Dans les tribunes et en dehors, quelle peut être, selon vous, la réaction de la mouvance des ultras après l’entrée en vigueur du décret ?
La perception des supporters et des groupes ultras est claire : « Cela vise à nous éradiquer ». Sachant que contrairement à ce que certains médias ont laissé entendre, on ne peut pas les « dissoudre » car ces groupes ne sont pas reconnus par la loi. Ils vont donc dénoncer des mesures répressives qui les « ligotent ». On comprend que, à la suite d’une politique répressive, ils se voient déjà comme victimes d’une législations liberticide et antidémocratique. Pour ma part, je me pose la question davantage sur le comment et sur l’applicabilité des interdictions de stade et de déplacement, par anticipation, sans qu’aucun jugement ne soit acté et sans qu’aucune autorité judiciaire légitime ne reconnaisse le méfait.

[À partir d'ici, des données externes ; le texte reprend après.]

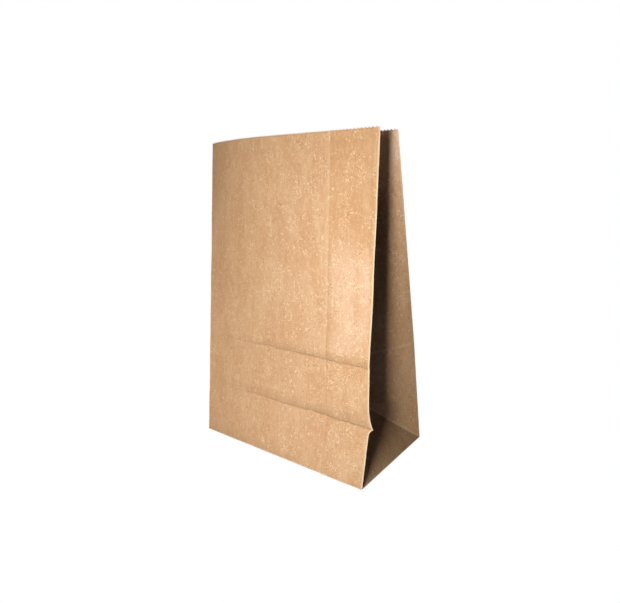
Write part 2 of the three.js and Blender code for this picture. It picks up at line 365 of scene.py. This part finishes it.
def hump(share, peak):
    """0 at both ends of a wall, 1 at its peak."""
    left = HUMP_SHARPNESS * peak / (1 - peak)
    share = min(max(share, 0.0), 1.0)
    top = peak ** left * (1 - peak) ** HUMP_SHARPNESS
    return share ** left * (1 - share) ** HUMP_SHARPNESS / top


def wall_point(stations, height):
    """Walks up a wall's stations and returns the y and z of a height on its paper."""
    z = 0.0
    for (low, y_low), (high, y_high) in zip(stations, stations[1:]):
        climb = rise(high - low, y_high - y_low)
        if height <= high or high == stations[-1][0]:
            share = (height - low) / (high - low)
            return y_low + (y_high - y_low) * share, z + climb * share
        z += climb


print("100 mm of paper that leans 30 mm stands", round(rise(100, 30), 1), "mm high")

# %% [markdown]
# The front and the back lean in towards the mouth. The bag has been opened by hand, so
# nothing is quite even: the two creases of the front are pressed in between their ends,
# the left end leans in less than the right one, and both panels swell at the mouth.
#
# A share says how far along a wall a point lies, from 0 at the left to 1 at the right.

# %% Front and back
FOLD_INSET = (6.5, 12.0)  # how far in the fold lies, at its left end and its right end
IMPRINT_INSET = (12.8, 13.3)
FOLD_BOW = 1.5
IMPRINT_BOW = 1.0
BOW_PEAK = 0.64
BACK_INSET_LOW = 13.3
BACK_BOW = 5.0
BACK_PEAK = 0.5
MOUTH_MIDDLE = (-3.4, -5.4)
MOUTH_GAP = (21.9, 25.9)
MOUTH_BULGE = 9.0
BULGE_PEAK = 0.36


def mouth_line(share, side):
    """Where the mouth's edge would be without its swell: side is -1 in front, 1 behind."""
    left, right = (middle + side * gap / 2 for middle, gap in zip(MOUTH_MIDDLE, MOUTH_GAP))
    return blend(left, right, share)


def front_stations(share):
    dent = hump(share, BOW_PEAK)
    return [
        (0, -HALF_DEPTH),
        (FOLD_HEIGHT, -HALF_DEPTH + blend(*FOLD_INSET, share) + FOLD_BOW * dent),
        (IMPRINT_HEIGHT, -HALF_DEPTH + blend(*IMPRINT_INSET, share) + IMPRINT_BOW * dent),
        (PAPER_LENGTH, mouth_line(share, -1) - MOUTH_BULGE * hump(share, BULGE_PEAK)),
    ]


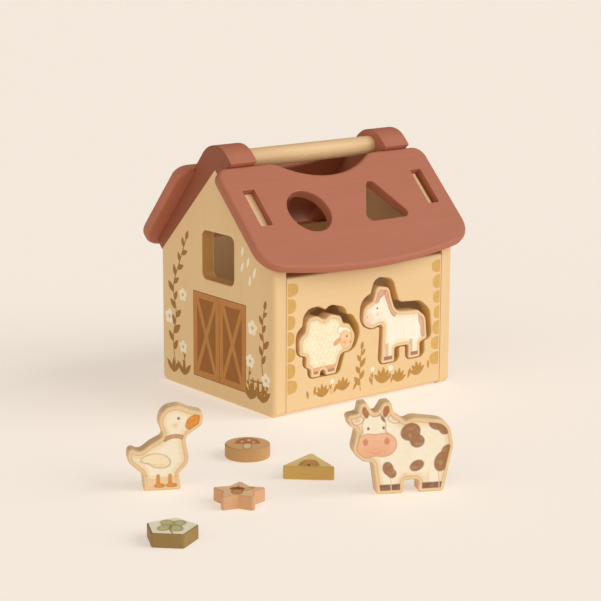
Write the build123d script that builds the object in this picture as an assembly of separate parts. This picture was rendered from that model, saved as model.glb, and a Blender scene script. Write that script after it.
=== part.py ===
from build123d import *
from math import cos, radians, sin, sqrt, tan
import os

# Wooden barn shape-sorting puzzle, in millimetres.
# The origin is on the floor under the centre of the barn.
# +X runs along the ridge, -Y is the front wall with the sheep and the horse, +Z is up.

# Barn box
barn_length = 190.0
barn_depth = 157.0
board = 12.0
apex_height = 191.5
roof_pitch = 45.0
gable_corner_r = 6.0
gable_edge_r = 3.5
wall_edge_r = 0.8

# Window in the left gable
window_width = 44.3
window_height = 40.8
window_offset = -2.9
window_sill = 99.1
window_r = 6.0
window_edge_r = 1.2

# Front flap and fixed back wall
wall_lift = 2.0
wall_top_gap = 10.6
flap_side_gap = 0.6
flap_pin_inset = 4.4
flap_pin_height = 9.0
flap_pin_r = 2.0
flap_pin_length = 20.0
pin_running_gap = 0.08
flap_front_bottom_r = 3.0
flap_back_bottom_r = 5.0
flap_top_r = 2.0
back_wall_rise = 7.5
back_notch_gap = 0.3

# Floor board, which stands on the same plane as the gables
floor_thickness = 9.0
floor_front_gap = 1.6

# Catch that holds the flap shut
catch_width = 23.0
catch_depth = 10.0
catch_height = 24.0
catch_rise = 6.0
catch_gap = 0.3
magnet_inset = 5.5
magnet_drop = 10.0
magnet_r = 4.0
magnet_thickness = 3.0
magnet_gap = 0.05

# Hidden beech dowels
dowel_r = 3.0
dowel_length = 20.0
rod_in_gable = 8.0
dowel_gap = 0.05
rod_end_gap = 0.5
back_dowel_margin = 10.0
floor_dowel_r = 2.5
floor_dowel_spread = 70.0

# Ridge brackets
bracket_length = 27.0
bracket_band = 8.2
bracket_cheek = 3.5
bracket_boss_r = 21.8
bracket_boss_drop = 2.0
bracket_boss_shift = 1.0
bracket_tip_back = 2.0
bracket_fill_r = 25.0
bracket_edge_r = 1.2
back_band = 9.5
back_roof_lean = 4.5
shoulder_from_ridge = 86.0
shoulder_gap = 0.2

# Carry handle
handle_r = 8.0
handle_rise = 6.5
handle_socket_depth = 14.0
handle_gap = 0.05

# Roof panels
roof_length = 220.0
roof_thickness = 9.0
roof_top_from_ridge = 10.5
roof_shoulder_gap = 0.3
roof_eave_mid = 118.9
roof_eave_end = 106.0
back_top_from_ridge = 22.3
back_eave_mid = 125.3
back_eave_end = 112.8
roof_top_corner_r = 11.0
roof_eave_corner_r = 22.0
roof_edge_r = 2.8
hole_edge_r = 1.0
notch_half = 50.0
notch_depth = 17.5
back_notch_depth = 9.0
notch_shoulder_r = 18.0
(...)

On aura droit aux chants contestataires et aux slogans qui chantent la liberté. Ils vont dire que le nouveau décret est une autre manière de restreindre les libertés publiques et de « tuer » le mouvement. Je terminerai en disant que le spectacle footballistique n’est pas imperméable aux maux du corps social dans son ensemble. Il est évidemment souhaitable d’écarter les fauteurs de troubles, à l’aide d’interdictions de stade. Les gestionnaires des stades doivent pour cela avoir les moyens de veiller à l’état des virages et des tribunes, pour une meilleure organisation du spectacle. Ceci afin de tirer profit des expériences d’autres pays, qui ont radicalement transformé leurs stades, devenus des lieux de plaisir, de convivialité et de bonne humeur, après avoir été des terrains d’affrontements sur fond de problèmes socio-économiques entre supporters issus de familles défavorisées.